─── COLLECTED MATERIAL

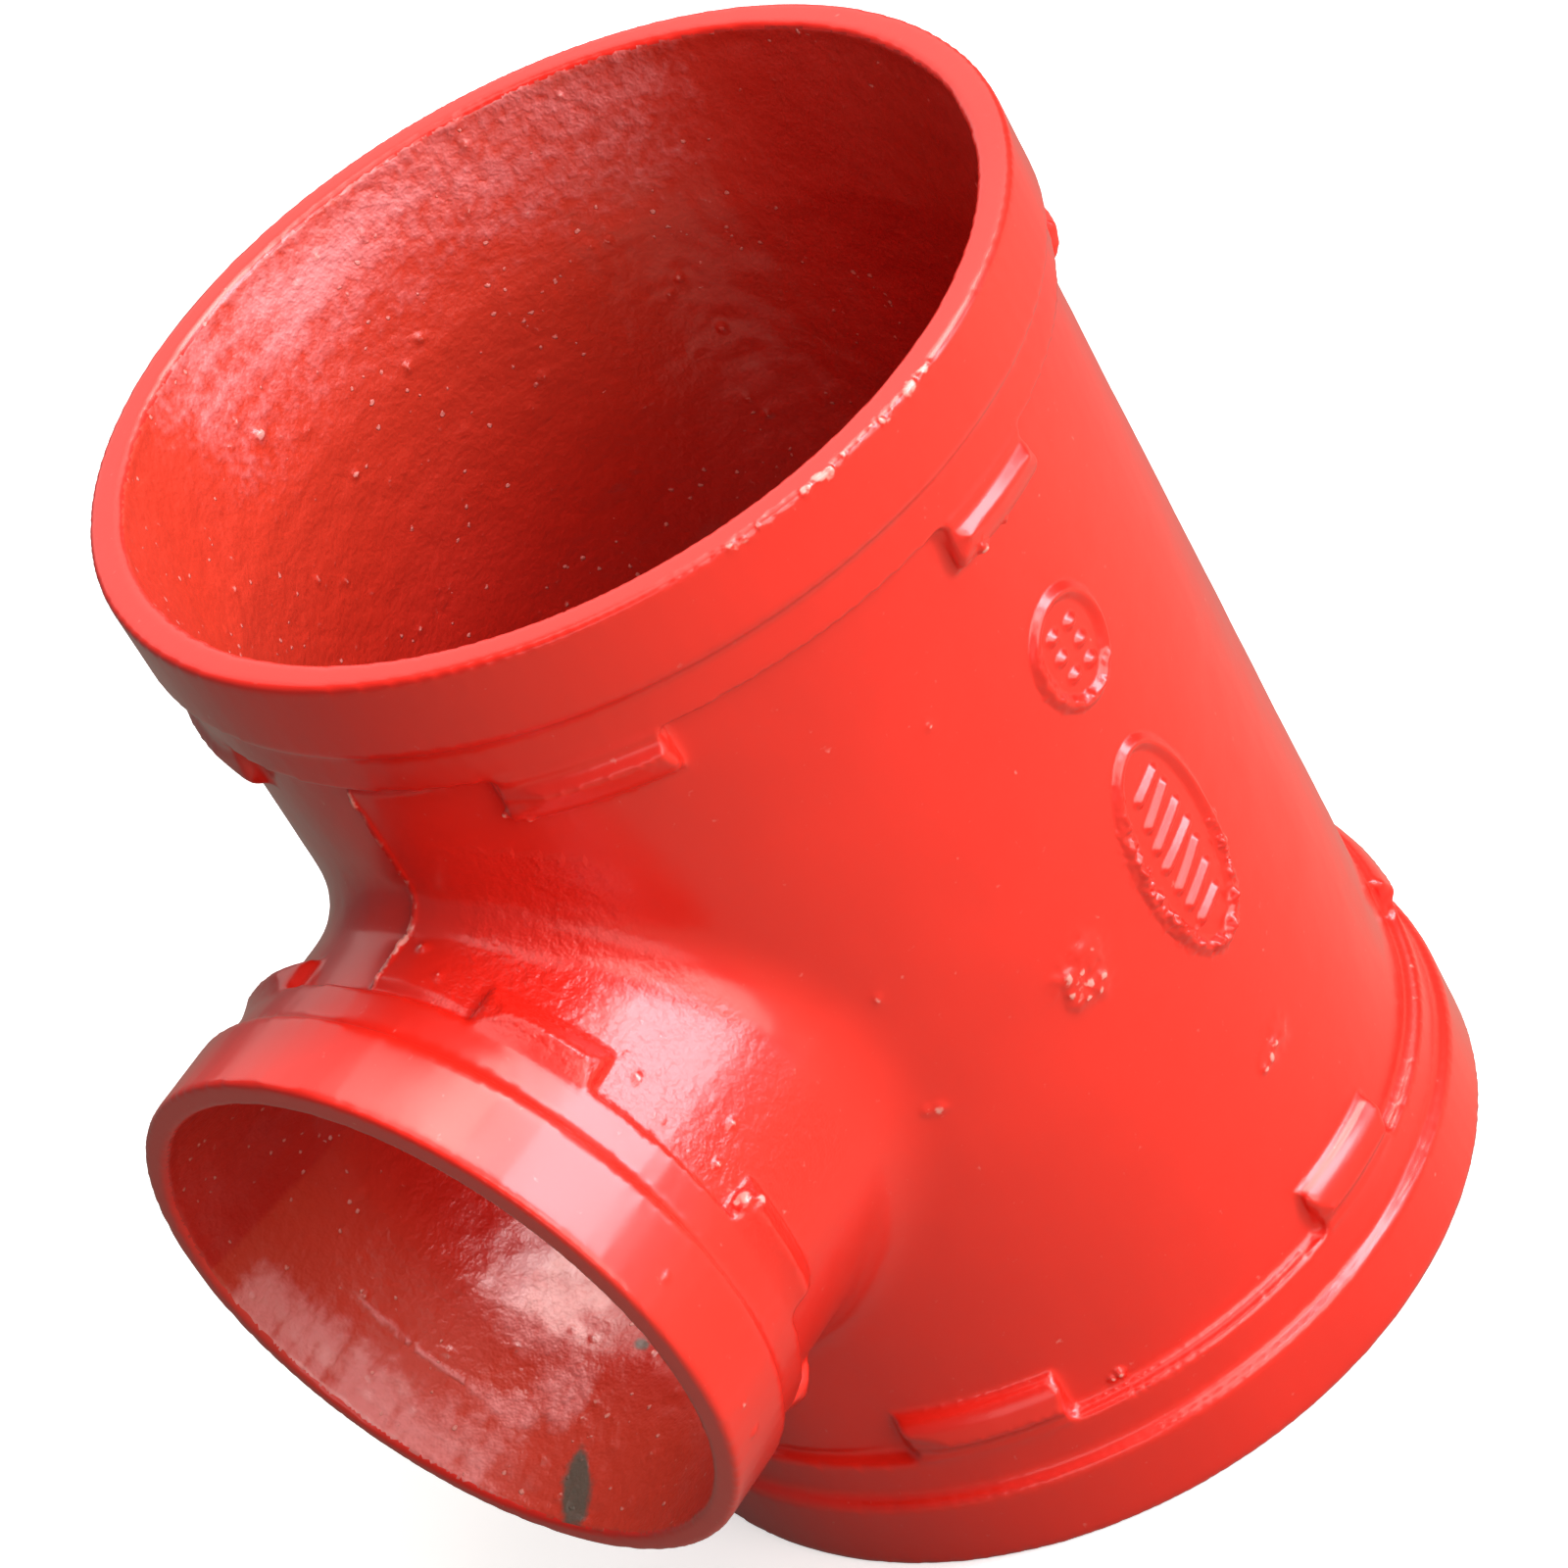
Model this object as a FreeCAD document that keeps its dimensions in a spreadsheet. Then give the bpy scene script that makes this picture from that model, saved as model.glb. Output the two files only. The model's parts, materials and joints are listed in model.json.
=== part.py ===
import FreeCAD, Part
import os
import Sketcher

# Grooved reducing tee, one iron casting: a straight run with a grooved collar at each end, and a smaller branch
# with a grooved collar at right angles to it. Sizes are in millimetres.
# The run's axis is Z and the branch points along +X. The origin is the centre of the lower run end face.

os.makedirs("parts", exist_ok=True)
doc = FreeCAD.newDocument("grooved_tee")
V = FreeCAD.Vector

# Every size of the casting by name.
sheet = doc.addObject("Spreadsheet::Sheet", "dims")
sizes = [
    ("run_half", 108.25),
    ("branch_reach", 120.65),
    ("body_r", 77.6),
    ("neck_r", 52.7),
    ("crotch_r", 8.0),
    ("side_blend_r", 18.0),
    ("core_over", 1.0),
    ("collar_lap", 20.0),
    ("corner_share", 0.293),
    # run collars
    ("run_end_r", 82.55),
    ("run_seat", 15.6),
    ("run_groove_wide", 9.3),
    ("run_groove_deep", 2.16),
    ("run_wall_lean", 0.3),
    ("run_stub", 42.0),
    ("run_rim_edge", 0.6),
    ("run_land_edge", 0.45),
    ("run_groove_corner", 1.8),
    ("run_step_corner", 1.4),
    # lugs: lengths are measured along the run, and places round it in degrees from the branch
    ("run_lug_rise", 1.65),
    ("run_lug_back", 4.3),
    ("run_lug_foot", 9.2),
    ("run_lug_foot_rise", 1.9),
    ("run_lug_run_out", 1.4),
    ("run_lug_one_start", 21.6),
    ("run_lug_one_full", 27.2),
    ("run_lug_one_end", 41.8),
    ("run_lug_one_set_back", 0.6),
    ("run_lug_two_start", 81.4),
    ("run_lug_two_end", 97.7),
    ("run_lug_slant", 1.8),
    # branch collar
    ("arm_end_r", 57.15),
    ("arm_seat", 15.3),
    ("arm_groove_wide", 8.9),
    ("arm_groove_deep", 2.11),
    ("arm_wall_lean", 0.3),
    ("arm_stub", 40.0),
    ("arm_rim_edge", 0.6),
    ("arm_land_edge", 0.45),
    ("arm_groove_corner", 1.7),
    ("arm_step_corner", 1.2),
    # lugs: lengths are measured along the branch, and places round it in degrees from the run's upward axis
    ("arm_lug_rise", 1.5),
    ("arm_lug_back", 3.7),
    ("arm_lug_foot", 7.4),
    ("arm_lug_foot_rise", 1.3),
    ("arm_lug_run_out", 1.2),
    ("arm_lug_one_start", 22.5),
    ("arm_lug_one_full", 28.5),
    ("arm_lug_one_end", 45.3),
    ("arm_lug_one_set_back", 3.0),
    ("arm_lug_two_start", 78.5),
    ("arm_lug_two_end", 103.0),
    ("arm_lug_slant", 2.2),
    # shared by all lugs: how the cove leads in, how deep the lug is rooted, and how far its end faces spread
    ("cove_lead", 1.4),
    ("cove_sunk", 0.15),
    ("cove_mid_rise", 0.4),
    ("cove_mid_back", 0.45),
    ("heel_rise", 0.35),
    ("heel_back", 0.5),
    ("lug_root", 3.0),
    ("lug_sunk", 0.12),
    ("lug_start_spread", 5.0),
    ("lug_end_spread", 1.6),
    ("cutter_in", 5.0),
    ("cutter_out", 3.0),
    # passages
    ("run_wall", 5.6),
    ("run_face_wall", 6.15),
    ("run_mouth_land", 3.0),
    ("run_taper_end", 34.0),
    ("arm_wall", 5.5),
    ("arm_face_wall", 4.75),
    ("arm_mouth_land", 3.0),
    ("arm_taper_end", 30.0),
    ("lip_edge", 0.8),
    ("core_shift_y", -0.9),
    ("core_shift_z", -0.8),
    ("inner_ease", 2.6),
]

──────

**EXERCISE GOAL**
Without changing a word, restate the whole listing.

**EXERCISE RESPONSE**
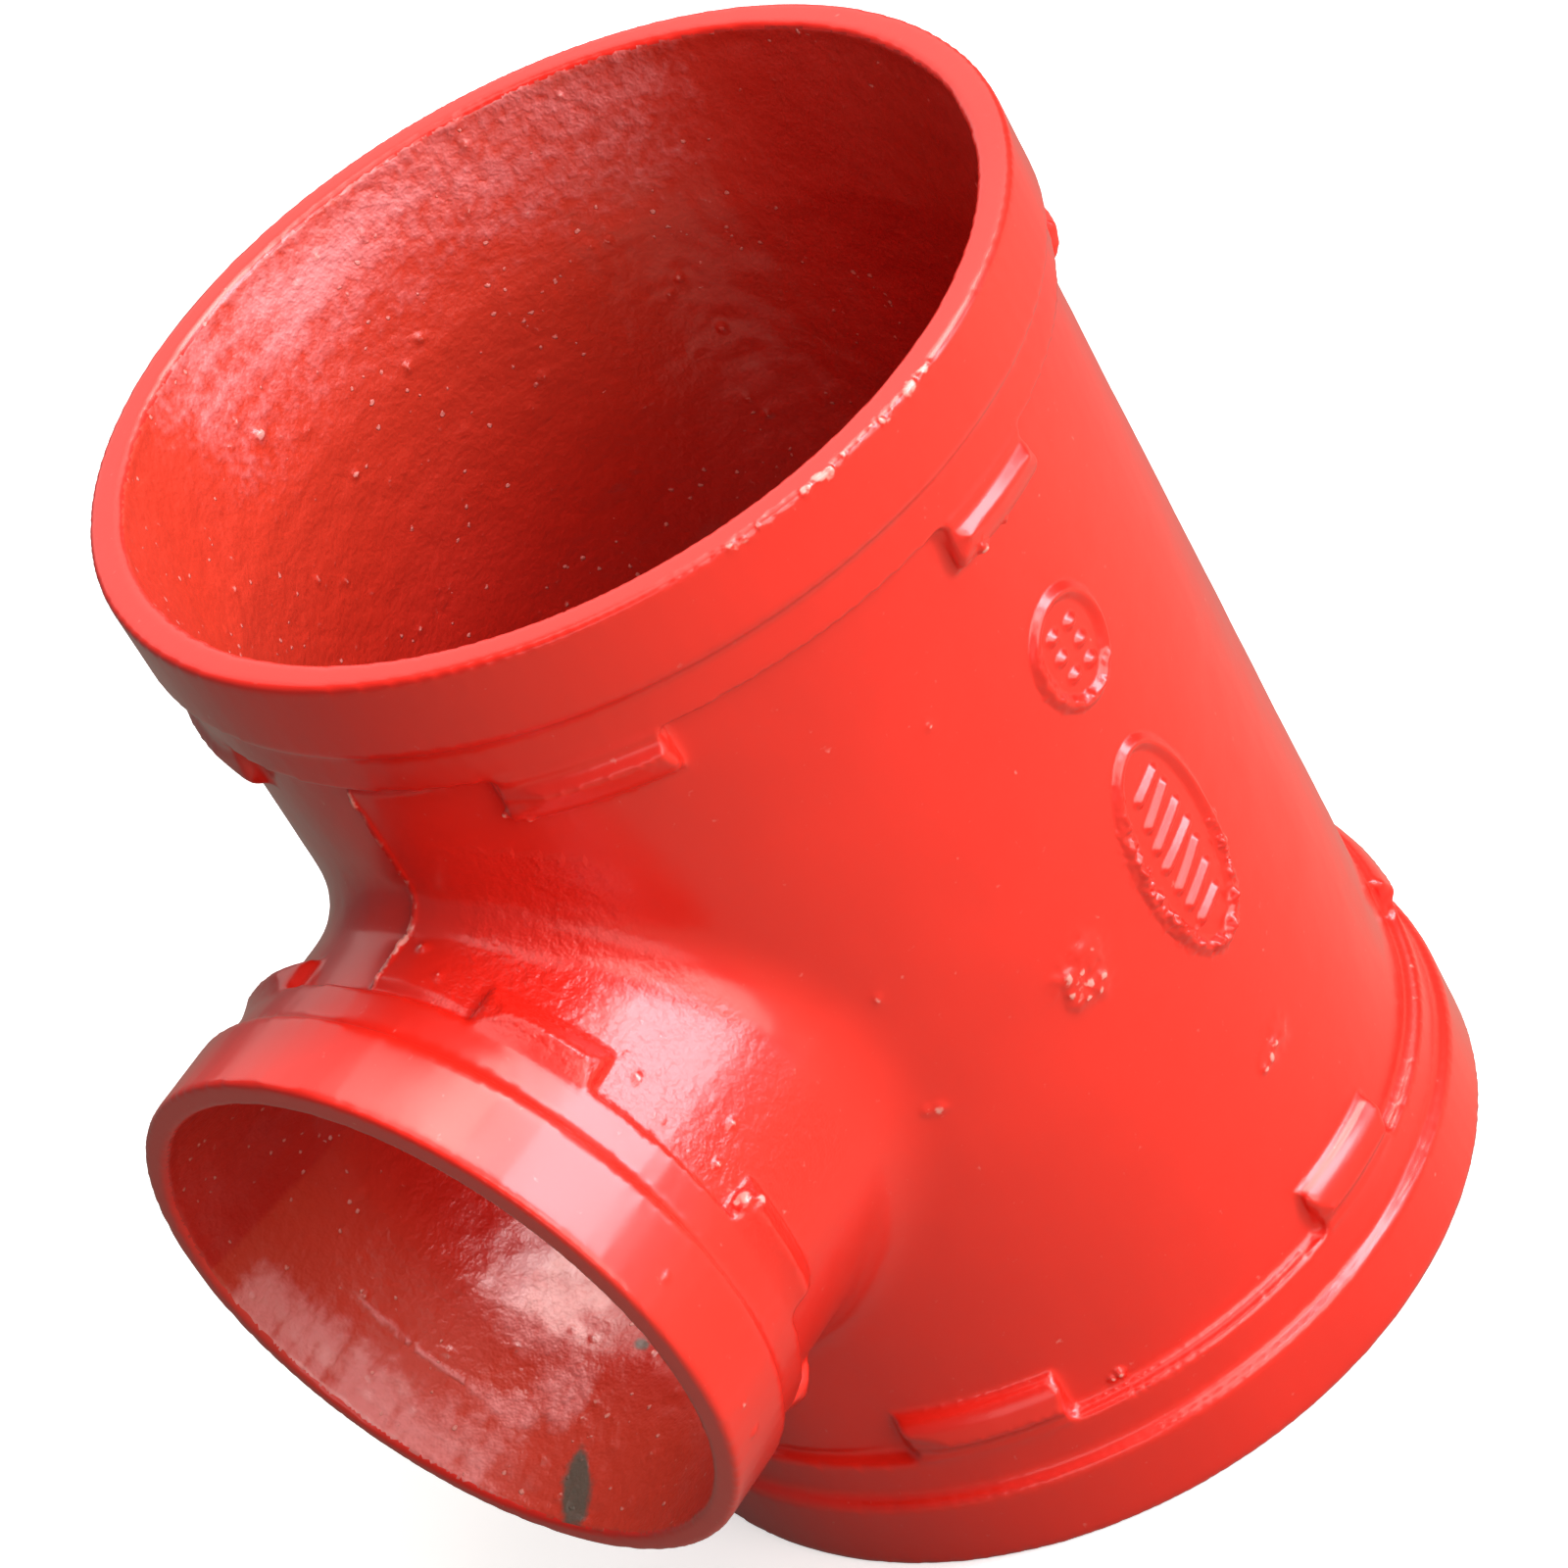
Model this object as a FreeCAD document that keeps its dimensions in a spreadsheet. Then give the bpy scene script that makes this picture from that model, saved as model.glb. Output the two files only. The model's parts, materials and joints are listed in model.json.
=== part.py ===
import FreeCAD, Part
import os
import Sketcher

# Grooved reducing tee, one iron casting: a straight run with a grooved collar at each end, and a smaller branch
# with a grooved collar at right angles to it. Sizes are in millimetres.
# The run's axis is Z and the branch points along +X. The origin is the centre of the lower run end face.

os.makedirs("parts", exist_ok=True)
doc = FreeCAD.newDocument("grooved_tee")
V = FreeCAD.Vector

# Every size of the casting by name.
sheet = doc.addObject("Spreadsheet::Sheet", "dims")
sizes = [
    ("run_half", 108.25),
    ("branch_reach", 120.65),
    ("body_r", 77.6),
    ("neck_r", 52.7),
    ("crotch_r", 8.0),
    ("side_blend_r", 18.0),
    ("core_over", 1.0),
    ("collar_lap", 20.0),
    ("corner_share", 0.293),
    # run collars
    ("run_end_r", 82.55),
    ("run_seat", 15.6),
    ("run_groove_wide", 9.3),
    ("run_groove_deep", 2.16),
    ("run_wall_lean", 0.3),
    ("run_stub", 42.0),
    ("run_rim_edge", 0.6),
    ("run_land_edge", 0.45),
    ("run_groove_corner", 1.8),
    ("run_step_corner", 1.4),
    # lugs: lengths are measured along the run, and places round it in degrees from the branch
    ("run_lug_rise", 1.65),
    ("run_lug_back", 4.3),
    ("run_lug_foot", 9.2),
    ("run_lug_foot_rise", 1.9),
    ("run_lug_run_out", 1.4),
    ("run_lug_one_start", 21.6),
    ("run_lug_one_full", 27.2),
    ("run_lug_one_end", 41.8),
    ("run_lug_one_set_back", 0.6),
    ("run_lug_two_start", 81.4),
    ("run_lug_two_end", 97.7),
    ("run_lug_slant", 1.8),
    # branch collar
    ("arm_end_r", 57.15),
    ("arm_seat", 15.3),
    ("arm_groove_wide", 8.9),
    ("arm_groove_deep", 2.11),
    ("arm_wall_lean", 0.3),
    ("arm_stub", 40.0),
    ("arm_rim_edge", 0.6),
    ("arm_land_edge", 0.45),
    ("arm_groove_corner", 1.7),
    ("arm_step_corner", 1.2),
    # lugs: lengths are measured along the branch, and places round it in degrees from the run's upward axis
    ("arm_lug_rise", 1.5),
    ("arm_lug_back", 3.7),
    ("arm_lug_foot", 7.4),
    ("arm_lug_foot_rise", 1.3),
    ("arm_lug_run_out", 1.2),
    ("arm_lug_one_start", 22.5),
    ("arm_lug_one_full", 28.5),
    ("arm_lug_one_end", 45.3),
    ("arm_lug_one_set_back", 3.0),
    ("arm_lug_two_start", 78.5),
    ("arm_lug_two_end", 103.0),
    ("arm_lug_slant", 2.2),
    # shared by all lugs: how the cove leads in, how deep the lug is rooted, and how far its end faces spread
    ("cove_lead", 1.4),
    ("cove_sunk", 0.15),
    ("cove_mid_rise", 0.4),
    ("cove_mid_back", 0.45),
    ("heel_rise", 0.35),
    ("heel_back", 0.5),
    ("lug_root", 3.0),
    ("lug_sunk", 0.12),
    ("lug_start_spread", 5.0),
    ("lug_end_spread", 1.6),
    ("cutter_in", 5.0),
    ("cutter_out", 3.0),
    # passages
    ("run_wall", 5.6),
    ("run_face_wall", 6.15),
    ("run_mouth_land", 3.0),
    ("run_taper_end", 34.0),
    ("arm_wall", 5.5),
    ("arm_face_wall", 4.75),
    ("arm_mouth_land", 3.0),
    ("arm_taper_end", 30.0),
    ("lip_edge", 0.8),
    ("core_shift_y", -0.9),
    ("core_shift_z", -0.8),
    ("inner_ease", 2.6),
]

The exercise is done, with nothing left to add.